**WRITTEN REQUEST**. Verbatim output of all the material below is required.

**DATA EXTRACT**.
-- start --
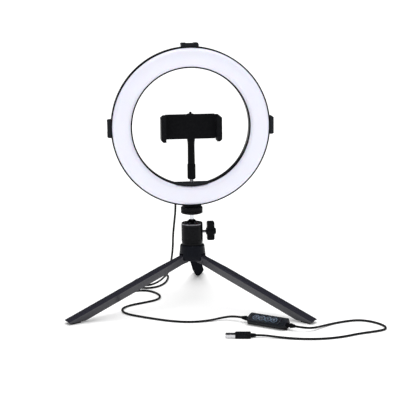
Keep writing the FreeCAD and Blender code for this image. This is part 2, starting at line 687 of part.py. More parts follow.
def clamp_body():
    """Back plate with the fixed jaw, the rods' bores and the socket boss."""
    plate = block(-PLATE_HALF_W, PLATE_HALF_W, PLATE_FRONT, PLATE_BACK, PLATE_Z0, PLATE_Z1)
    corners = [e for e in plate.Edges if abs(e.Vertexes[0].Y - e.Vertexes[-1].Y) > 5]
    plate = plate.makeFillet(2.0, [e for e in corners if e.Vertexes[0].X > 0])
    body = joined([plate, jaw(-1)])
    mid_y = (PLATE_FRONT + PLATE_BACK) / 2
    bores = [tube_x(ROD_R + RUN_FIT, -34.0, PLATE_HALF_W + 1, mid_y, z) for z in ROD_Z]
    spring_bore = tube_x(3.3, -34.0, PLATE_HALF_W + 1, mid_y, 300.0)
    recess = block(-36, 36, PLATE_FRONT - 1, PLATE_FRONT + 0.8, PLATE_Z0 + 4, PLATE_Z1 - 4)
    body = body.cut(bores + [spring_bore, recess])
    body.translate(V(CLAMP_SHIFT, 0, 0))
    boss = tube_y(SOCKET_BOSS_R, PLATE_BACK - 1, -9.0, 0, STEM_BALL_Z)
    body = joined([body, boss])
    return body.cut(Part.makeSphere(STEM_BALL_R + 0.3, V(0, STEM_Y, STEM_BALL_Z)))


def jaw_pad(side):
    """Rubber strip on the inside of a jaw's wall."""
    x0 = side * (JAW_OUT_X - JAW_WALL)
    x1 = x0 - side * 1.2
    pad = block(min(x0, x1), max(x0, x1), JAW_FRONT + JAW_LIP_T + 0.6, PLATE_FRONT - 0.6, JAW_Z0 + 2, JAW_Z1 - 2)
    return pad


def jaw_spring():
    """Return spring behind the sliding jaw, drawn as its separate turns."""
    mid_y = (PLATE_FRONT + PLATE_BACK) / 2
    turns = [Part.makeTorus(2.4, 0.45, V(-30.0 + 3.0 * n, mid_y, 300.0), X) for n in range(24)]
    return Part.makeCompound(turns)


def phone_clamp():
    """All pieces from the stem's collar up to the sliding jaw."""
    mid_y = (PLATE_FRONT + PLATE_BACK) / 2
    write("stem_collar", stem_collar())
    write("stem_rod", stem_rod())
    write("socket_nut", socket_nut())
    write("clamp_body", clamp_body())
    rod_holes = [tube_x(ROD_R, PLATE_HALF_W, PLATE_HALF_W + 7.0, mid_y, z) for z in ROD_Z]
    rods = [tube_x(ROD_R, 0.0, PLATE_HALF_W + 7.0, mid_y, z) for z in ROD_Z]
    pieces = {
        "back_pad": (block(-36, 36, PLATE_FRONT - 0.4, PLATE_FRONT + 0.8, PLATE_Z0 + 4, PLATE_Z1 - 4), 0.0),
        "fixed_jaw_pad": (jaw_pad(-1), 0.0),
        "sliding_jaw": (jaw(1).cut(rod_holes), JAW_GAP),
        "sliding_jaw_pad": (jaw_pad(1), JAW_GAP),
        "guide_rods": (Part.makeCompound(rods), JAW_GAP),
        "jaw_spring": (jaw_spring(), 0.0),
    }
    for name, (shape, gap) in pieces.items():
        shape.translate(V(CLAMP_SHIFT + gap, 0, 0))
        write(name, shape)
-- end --
**CORRECT ANSWER**.
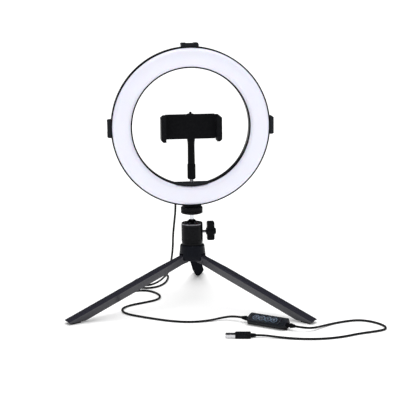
Keep writing the FreeCAD and Blender code for this image. This is part 2, starting at line 687 of part.py. More parts follow.
def clamp_body():
    """Back plate with the fixed jaw, the rods' bores and the socket boss."""
    plate = block(-PLATE_HALF_W, PLATE_HALF_W, PLATE_FRONT, PLATE_BACK, PLATE_Z0, PLATE_Z1)
    corners = [e for e in plate.Edges if abs(e.Vertexes[0].Y - e.Vertexes[-1].Y) > 5]
    plate = plate.makeFillet(2.0, [e for e in corners if e.Vertexes[0].X > 0])
    body = joined([plate, jaw(-1)])
    mid_y = (PLATE_FRONT + PLATE_BACK) / 2
    bores = [tube_x(ROD_R + RUN_FIT, -34.0, PLATE_HALF_W + 1, mid_y, z) for z in ROD_Z]
    spring_bore = tube_x(3.3, -34.0, PLATE_HALF_W + 1, mid_y, 300.0)
    recess = block(-36, 36, PLATE_FRONT - 1, PLATE_FRONT + 0.8, PLATE_Z0 + 4, PLATE_Z1 - 4)
    body = body.cut(bores + [spring_bore, recess])
    body.translate(V(CLAMP_SHIFT, 0, 0))
    boss = tube_y(SOCKET_BOSS_R, PLATE_BACK - 1, -9.0, 0, STEM_BALL_Z)
    body = joined([body, boss])
    return body.cut(Part.makeSphere(STEM_BALL_R + 0.3, V(0, STEM_Y, STEM_BALL_Z)))


def jaw_pad(side):
    """Rubber strip on the inside of a jaw's wall."""
    x0 = side * (JAW_OUT_X - JAW_WALL)
    x1 = x0 - side * 1.2
    pad = block(min(x0, x1), max(x0, x1), JAW_FRONT + JAW_LIP_T + 0.6, PLATE_FRONT - 0.6, JAW_Z0 + 2, JAW_Z1 - 2)
    return pad


def jaw_spring():
    """Return spring behind the sliding jaw, drawn as its separate turns."""
    mid_y = (PLATE_FRONT + PLATE_BACK) / 2
    turns = [Part.makeTorus(2.4, 0.45, V(-30.0 + 3.0 * n, mid_y, 300.0), X) for n in range(24)]
    return Part.makeCompound(turns)


def phone_clamp():
    """All pieces from the stem's collar up to the sliding jaw."""
    mid_y = (PLATE_FRONT + PLATE_BACK) / 2
    write("stem_collar", stem_collar())
    write("stem_rod", stem_rod())
    write("socket_nut", socket_nut())
    write("clamp_body", clamp_body())
    rod_holes = [tube_x(ROD_R, PLATE_HALF_W, PLATE_HALF_W + 7.0, mid_y, z) for z in ROD_Z]
    rods = [tube_x(ROD_R, 0.0, PLATE_HALF_W + 7.0, mid_y, z) for z in ROD_Z]
    pieces = {
        "back_pad": (block(-36, 36, PLATE_FRONT - 0.4, PLATE_FRONT + 0.8, PLATE_Z0 + 4, PLATE_Z1 - 4), 0.0),
        "fixed_jaw_pad": (jaw_pad(-1), 0.0),
        "sliding_jaw": (jaw(1).cut(rod_holes), JAW_GAP),
        "sliding_jaw_pad": (jaw_pad(1), JAW_GAP),
        "guide_rods": (Part.makeCompound(rods), JAW_GAP),
        "jaw_spring": (jaw_spring(), 0.0),
    }
    for name, (shape, gap) in pieces.items():
        shape.translate(V(CLAMP_SHIFT + gap, 0, 0))
        write(name, shape)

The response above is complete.